= René Hérent =

French tenor

René Hérent (born Cambrai 16 May 1897, died Paris January 1966) was a French tenor whose career was centred on the Opéra-Comique in Paris, where he played supporting roles for many years, and left several recordings.

==Life and career==
Hérent made his debut on 17 August 1918 as Guillot de Morfontaine in Massenet's Manon. At the Opéra-Comique he created many roles, either in Paris or world premieres, including Mercure in Amphytrion 38, the dancing master in Ariadne auf Naxos, Un valet in Don Quichotte, le vieillard and la rainette in L'enfant et les sortilèges, Mémucan-Aman in Esther de Carpentras, Ouf 1er in L'étoile, Prince de Chabran in Femme nue, Vašek in La fiancée vendue, Galipot in Frasquita, Lubin in Georges Dandin, Betto in Gianni Schicchi, Mouzzafer in Le Hulla, Madame Poiretapée in Mesdames de la Halle, Machecourt in Mon oncle Benjamin, Bertrand in Le roi d’Yvetot, Ali in Le Sicilien, Laguigne in Le testament de la tante Caroline, Le patron in Ciboulette, and Sellem in Le libertin. He created the role of the Prince de Chabran in La Femme nue by Février in Monte Carlo in 1929 and Bottom in Puck by Delannoy in Strasbourg in 1949.

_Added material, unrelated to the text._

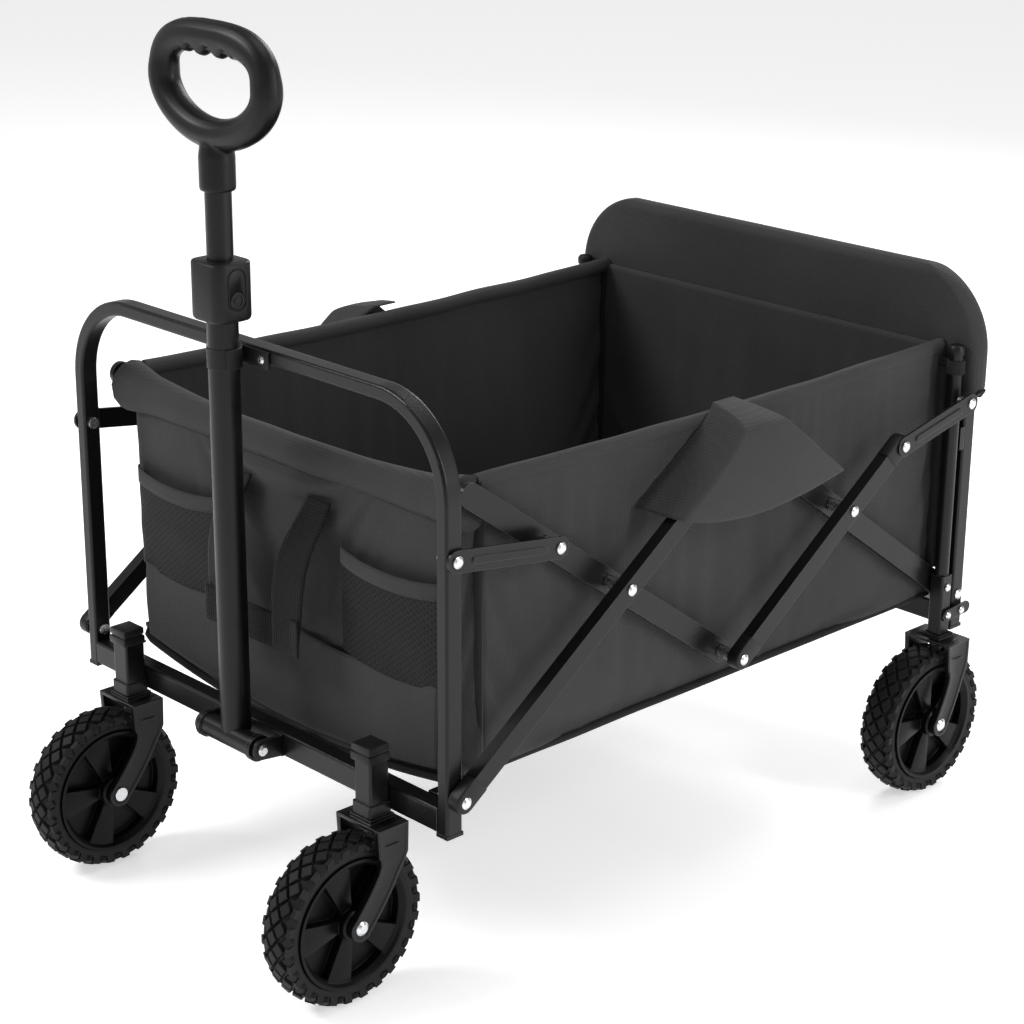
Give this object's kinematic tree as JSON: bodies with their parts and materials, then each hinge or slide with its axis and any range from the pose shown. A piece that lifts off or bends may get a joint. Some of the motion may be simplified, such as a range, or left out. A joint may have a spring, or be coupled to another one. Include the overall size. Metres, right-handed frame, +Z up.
{
  "type": "folding camp wagon",
  "caption": "Folding camp wagon: tubular end frames on scissor side struts, hung fabric basket, swivelling front wheels and a telescoping pull handle with an O-shaped grip.",
  "frame": {"origin": "floor level, under the middle of the wagon's length from front tyre to rear tyre and the middle of its width", "axes": "+X across the wagon's width, +Y from the handle end to the rear, +Z up"},
  "size_m": [0.644, 0.968, 0.925],
  "materials": {
    "powder_coat": "satin powder coat",
    "zinc": "bright zinc plate",
    "moulded_black": "moulded, fine texture",
    "hub_plastic": "moulded, satin",
    "tyre_rubber": "matt",
    "grip_plastic": "soft-touch",
    "oxford_cloth": "plain oxford weave",
    "pocket_mesh": "open knit mesh",
    "webbing": "ribbed webbing"
  },
  "bodies": {
    "front": {"front_frame": "powder_coat", "front_crossbar": "powder_coat", "front_posts": "powder_coat", "front_end_caps": "moulded_black", "corner_brackets": "powder_coat", "handle_bracket": "powder_coat", "handle_clip": "moulded_black", "front_fasteners": "zinc", "front_wall": "oxford_cloth", "front_pockets": "pocket_mesh", "pull_strap": "webbing", "side_wall_left": "oxford_cloth", "side_wall_right": "oxford_cloth", "base_mat": "oxford_cloth"},
    "handle": {"handle_tube": "powder_coat", "handle_pivot_sleeve": "powder_coat", "handle_band": "moulded_black", "lock_collar": "moulded_black"},
    "handle_inner": {"handle_inner_tube": "powder_coat", "handle_grip": "grip_plastic"},
    "lock_button": {"lock_button": "moulded_black"},
    "front_long_struts": {"front_long_strut_left": "powder_coat", "front_long_strut_right": "powder_coat", "front_strut_bolts": "zinc"},
    "front_cross_struts": {"front_cross_strut_left": "powder_coat", "front_cross_strut_right": "powder_coat"},
    "rear_long_struts": {"rear_long_strut_left": "powder_coat", "rear_long_strut_right": "powder_coat"},
    "rear_cross_struts": {"rear_cross_strut_left": "powder_coat", "rear_cross_strut_right": "powder_coat", "rear_strut_bolts": "zinc"},
    "front_braces": {"front_brace_left": "powder_coat", "front_brace_right": "powder_coat", "front_brace_bolts": "zinc"},
    "rear_braces": {"rear_brace_left": "powder_coat", "rear_brace_right": "powder_coat", "rear_brace_bolts": "zinc"},
    "rear": {"rear_frame": "powder_coat", "rear_crossbar": "powder_coat", "rear_posts": "powder_coat", "rear_poles": "powder_coat", "rear_brackets": "powder_coat", "rear_end_caps": "moulded_black", "rear_fasteners": "zinc", "rear_wall": "oxford_cloth", "rear_fork_left": "powder_coat", "rear_fork_right": "powder_coat", "rear_axles": "zinc"},
    "front_left_caster": {"front_fork_left": "powder_coat", "front_axle_left": "zinc"},
    "front_right_caster": {"front_fork_right": "powder_coat", "front_axle_right": "zinc"},
    "front_left_wheel": {"front_tyre_left": "tyre_rubber", "front_hub_left": "hub_plastic"},
    "front_right_wheel": {"front_tyre_right": "tyre_rubber", "front_hub_right": "hub_plastic"},
    "rear_left_wheel": {"rear_tyre_left": "tyre_rubber", "rear_hub_left": "hub_plastic"},
    "rear_right_wheel": {"rear_tyre_right": "tyre_rubber", "rear_hub_right": "hub_plastic"}
  },
  "joints": [
    {"name": "fold", "type": "hinge", "parent": "front", "child": "front_long_struts", "pos_m": [0, -0.3345, 0.22879], "axis": [1, 0, 0], "range_deg": [0, 40], "deforming": ["side_wall_left", "side_wall_right", "base_mat"]},
    {"name": "front_cross_turn", "type": "hinge", "parent": "front_long_struts", "child": "front_cross_struts", "pos_m": [0, -0.1155, 0.385], "axis": [1, 0, 0], "range_deg": [-80, 0]},
    {"name": "rear_long_turn", "type": "hinge", "parent": "front_long_struts", "child": "rear_long_struts", "pos_m": [0, 0.0555, 0.50697], "axis": [1, 0, 0], "range_deg": [-80, 0]},
    {"name": "rear_cross_turn", "type": "hinge", "parent": "rear_long_struts", "child": "rear_cross_struts", "pos_m": [0, 0.2265, 0.385], "axis": [1, 0, 0], "range_deg": [0, 80]},
    {"name": "rear_frame_turn", "type": "hinge", "parent": "rear_long_struts", "child": "rear", "pos_m": [0, 0.4455, 0.22879], "axis": [1, 0, 0], "range_deg": [0, 40]},
    {"name": "front_brace_turn", "type": "hinge", "parent": "front", "child": "front_braces", "pos_m": [0, -0.3345, 0.466], "axis": [1, 0, 0], "range_deg": [0, 80.4]},
    {"name": "rear_brace_turn", "type": "hinge", "parent": "rear", "child": "rear_braces", "pos_m": [0, 0.4205, 0.466], "axis": [1, 0, 0], "range_deg": [-93.2, 0]},
    {"name": "handle_swing", "type": "hinge", "parent": "front", "child": "handle", "pos_m": [0, -0.3715, 0.206], "axis": [1, 0, 0], "range_deg": [0, 100]},
    {"name": "handle_telescope", "type": "slide", "parent": "handle", "child": "handle_inner", "axis": [0, 0, 1], "range_m": [0, 0.28]},
    {"name": "lock_press", "type": "slide", "parent": "handle", "child": "lock_button", "axis": [-1, 0, 0], "range_m": [0, 0.0035], "stiffness_N_per_m": 600},
    {"name": "front_left_swivel", "type": "hinge", "parent": "front", "child": "front_left_caster", "pos_m": [-0.2, -0.3565, 0.19], "axis": [0, 0, 1], "continuous": true},
    {"name": "front_left_wheel_spin", "type": "hinge", "parent": "front_left_caster", "child": "front_left_wheel", "pos_m": [-0.2, -0.3965, 0.0875], "axis": [1, 0, 0], "continuous": true},
    {"name": "front_right_swivel", "type": "hinge", "parent": "front", "child": "front_right_caster", "pos_m": [0.2, -0.3565, 0.19], "axis": [0, 0, 1], "continuous": true},
    {"name": "front_right_wheel_spin", "type": "hinge", "parent": "front_right_caster", "child": "front_right_wheel", "pos_m": [0.2, -0.3965, 0.0875], "axis": [1, 0, 0], "continuous": true},
    {"name": "rear_left_wheel_spin", "type": "hinge", "parent": "rear", "child": "rear_left_wheel", "pos_m": [-0.289, 0.3965, 0.0875], "axis": [1, 0, 0], "continuous": true},
    {"name": "rear_right_wheel_spin", "type": "hinge", "parent": "rear", "child": "rear_right_wheel", "pos_m": [0.289, 0.3965, 0.0875], "axis": [1, 0, 0], "continuous": true}
  ],
  "couplings": [
    {"joint": "front_cross_turn", "follows": "fold", "ratio": -2},
    {"joint": "rear_long_turn", "follows": "fold", "ratio": -2},
    {"joint": "rear_cross_turn", "follows": "fold", "ratio": 2},
    {"joint": "rear_frame_turn", "follows": "fold", "ratio": 1},
    {"joint": "front_brace_turn", "follows": "fold", "ratio": 2.01},
    {"joint": "rear_brace_turn", "follows": "fold", "ratio": -2.33}
  ]
}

His repertoire at the Salle Favart also included Léveillé, Remendado, Dickson, Bardolphe, Torquemada, Le poète, le noctambule, Sganarelle, Doublemain, Cantarelli, Bertrand, and Schmidt.

In light opera Hérent sang Joseph Calicot in the Paris premiere of Madame de Pompadour at the Théâtre Marigny and Periola in Mandrin at the Théâtre Mogador. In 1955, Hérent sang Panatellas in a Poste National radio production of La Périchole, with Fanély Revoil in the title role and Duvaleix as the Vice-roi.

He also sang as a guest artist at the Prague National Opera, Covent Garden, Geneva, Monte Carlo Opera, Brussels, Amsterdam and in Rio de Janeiro.

==Discography==
On records, Hérent may be heard as Guillot in the classic 1955 Opéra-Comique recording of Manon conducted by Pierre Monteux, in L'heure espagnole conducted by Andre Cluytens (Torquemada), Le petit duc under Gressier (Frimousse), L'étoile under Désormière (Ouf), La bohème (Alcindoro) under Tzipine, Otello (Cassio) under Gressier, La Mascotte (Rocco) under Gressier, and Boris Godunov (Missail) under Ansermet.

He also recorded excerpts from Passionément, La Petite dame du train bleu, Phi-Phi and Mandrin in the 1930s.